Dec. 29 (Bloomberg) -- Bank for Investment and Development of Vietnam, the country’s third-largest lender, raised 1.58 trillion dong ($75 million) in an initial public offering.
The lender, also known as BIDV, sold 84.8 million shares, a 3 percent stake, at an average price of 18,583 dong each in a two-day auction organized by the Hanoi Stock Exchange, according to results displayed on the exchange’s electronic notice board today. The highest successful bid was 35,000 dong, while the lowest was 18,500 dong, the same as the minimum.

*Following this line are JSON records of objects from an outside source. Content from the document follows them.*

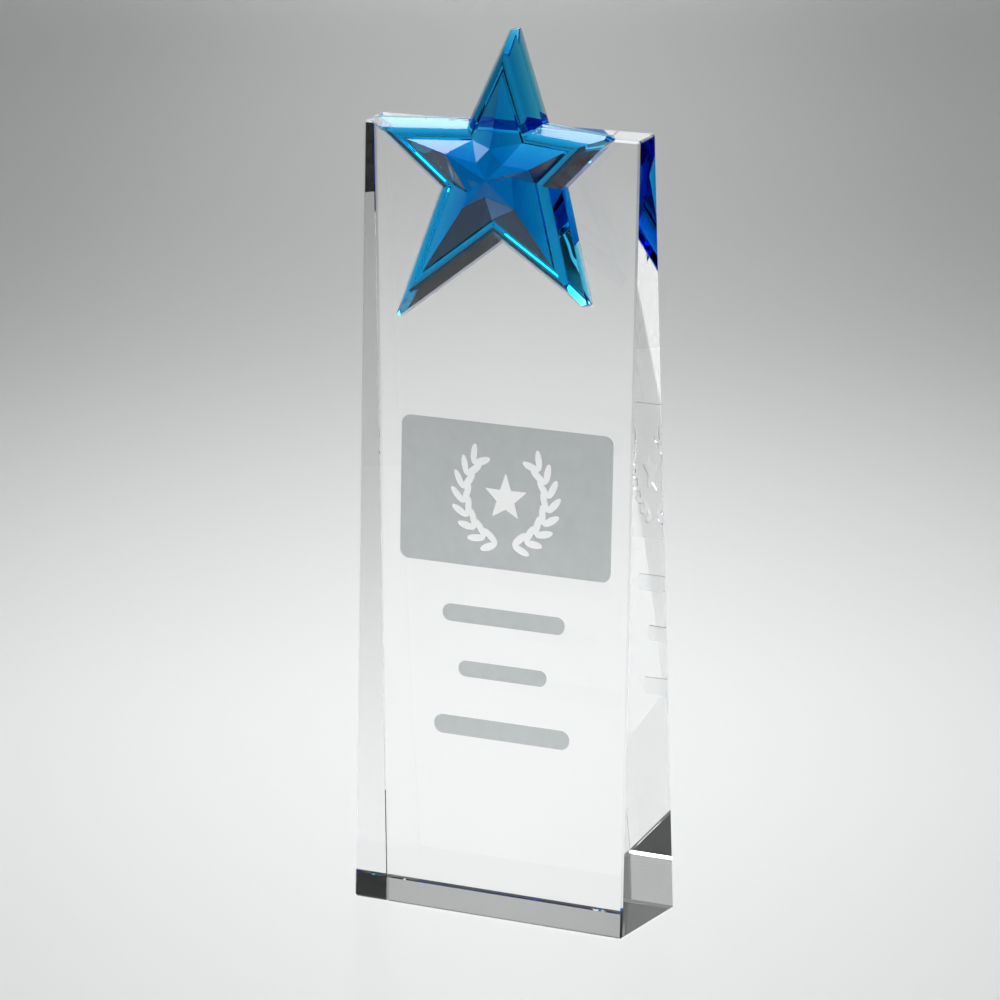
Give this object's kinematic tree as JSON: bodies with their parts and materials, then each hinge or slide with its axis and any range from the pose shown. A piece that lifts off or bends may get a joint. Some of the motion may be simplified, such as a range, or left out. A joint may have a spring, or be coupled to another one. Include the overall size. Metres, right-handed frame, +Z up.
{
  "type": "star trophy",
  "caption": "Clear wedge-shaped crystal block with a faceted blue glass star bonded to its front face, and a frosted panel and bars for an inscription.",
  "frame": {"origin": "centre of the block's foot, on the surface that it stands on", "axes": "+Z up, -Y out of the front face with the star, +X to the right of someone who faces the star"},
  "size_m": [0.08, 0.0327, 0.2337],
  "materials": {
    "clear_crystal": "polished optical crystal, with a frosted recess in the front face",
    "blue_glass": "pressed and polished blue glass",
    "clear_adhesive": "clear UV-cured film"
  },
  "bodies": {
    "root": {"crystal_block": "clear_crystal", "blue_star": "blue_glass", "star_bond": "clear_adhesive"}
  },
  "joints": []
}
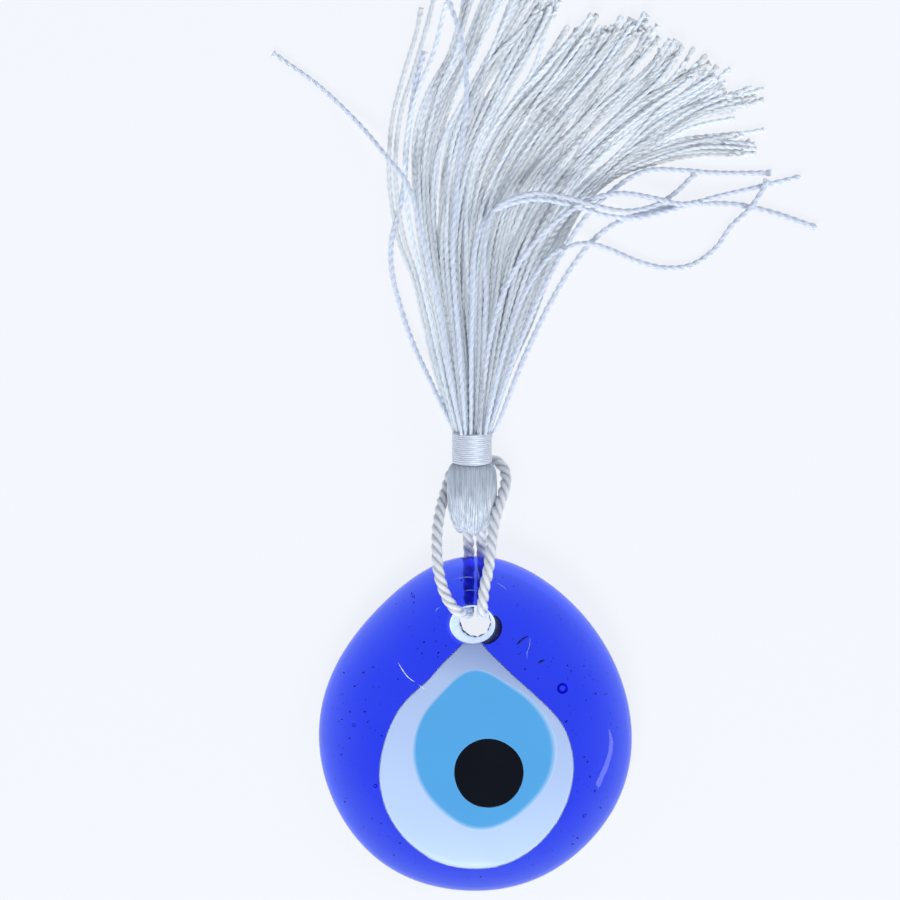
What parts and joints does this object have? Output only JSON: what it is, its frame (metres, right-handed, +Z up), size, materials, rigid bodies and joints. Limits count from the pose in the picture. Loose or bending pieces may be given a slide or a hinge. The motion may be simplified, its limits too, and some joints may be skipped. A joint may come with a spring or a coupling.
{
  "type": "evil eye ornament",
  "caption": "Flat glass drop with a layered glass eye, hung by a twisted cord from a thread tassel with a bound neck and a fanned skirt.",
  "frame": {"origin": "middle of the drop and tassel's footprint, on the table they lie on", "axes": "+Z up from the table, +Y from the glass drop towards the tassel's skirt, +X to the right seen from above"},
  "size_m": [0.0874, 0.1424, 0.0103],
  "materials": {
    "cobalt_glass": "glossy, transparent, with small bubbles",
    "white_glass": "glossy, opaque",
    "light_blue_glass": "glossy, opaque",
    "black_glass": "glossy, opaque",
    "cord_silk": "silky twisted cord",
    "thread_silk": "silky two-ply thread"
  },
  "bodies": {
    "glass_drop": {"blue_glass": "cobalt_glass", "white_glass": "white_glass", "light_blue_glass": "light_blue_glass", "pupil_glass": "black_glass"},
    "hitch": {"hanging_cord": "cord_silk"},
    "tassel": {"tassel_head": "thread_silk", "neck_binding": "thread_silk", "cord_knot": "cord_silk"},
    "skirt": {"skirt_bunch_1": "thread_silk", "skirt_bunch_2": "thread_silk", "skirt_bunch_3": "thread_silk", "skirt_bunch_4": "thread_silk", "skirt_bunch_5": "thread_silk", "skirt_bunch_6": "thread_silk", "stray_left_long": "thread_silk", "stray_left_bow": "thread_silk", "stray_right_short": "thread_silk", "stray_right_long": "thread_silk", "stray_right_low": "thread_silk", "stray_right_loop": "thread_silk"}
  },
  "joints": [
    {"name": "hitch_swing", "type": "hinge", "parent": "glass_drop", "child": "hitch", "pos_m": [-0.011, -0.0284, 0.0048], "axis": [0, 0, 1], "range_deg": [-12, 12]},
    {"name": "tassel_lift", "type": "hinge", "parent": "hitch", "child": "tassel", "pos_m": [-0.011, -0.0155, 0.00479], "axis": [1, 0, 0], "range_deg": [0, 60], "deforming": ["hanging_cord"]},
    {"name": "skirt_sway", "type": "hinge", "parent": "tassel", "child": "skirt", "pos_m": [-0.0113, 0.0023, 0.0058], "axis": [0, 0, 1], "range_deg": [-25, 25], "deforming": ["skirt_bunch_1", "skirt_bunch_2", "skirt_bunch_3", "skirt_bunch_4", "skirt_bunch_5", "skirt_bunch_6", "stray_left_long", "stray_left_bow", "stray_right_short", "stray_right_long", "stray_right_low", "stray_right_loop"]}
  ]
}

Vietnam first proposed selling BIDV shares in 2007 as part of a policy of state asset sales, now in its third decade. The IPO comes after the Ho Chi Minh City Stock Exchange’s VN Index plunged 28 percent this year on concern tighter monetary policy aimed at curbing inflation will hurt growth and corporate earnings. The index was little changed at 350.51 today.
“Given current market conditions, it is a success considering the amount they are raising and the fact that the price is higher than the minimum,” said Marc Djandji, head of research at Viet Capital Securities.
Vietnam’s central bank increased its refinancing rate in October to 15 percent from 14 percent, and commercial lending rates in 2011 have climbed as high as 27 percent, according to the World Bank.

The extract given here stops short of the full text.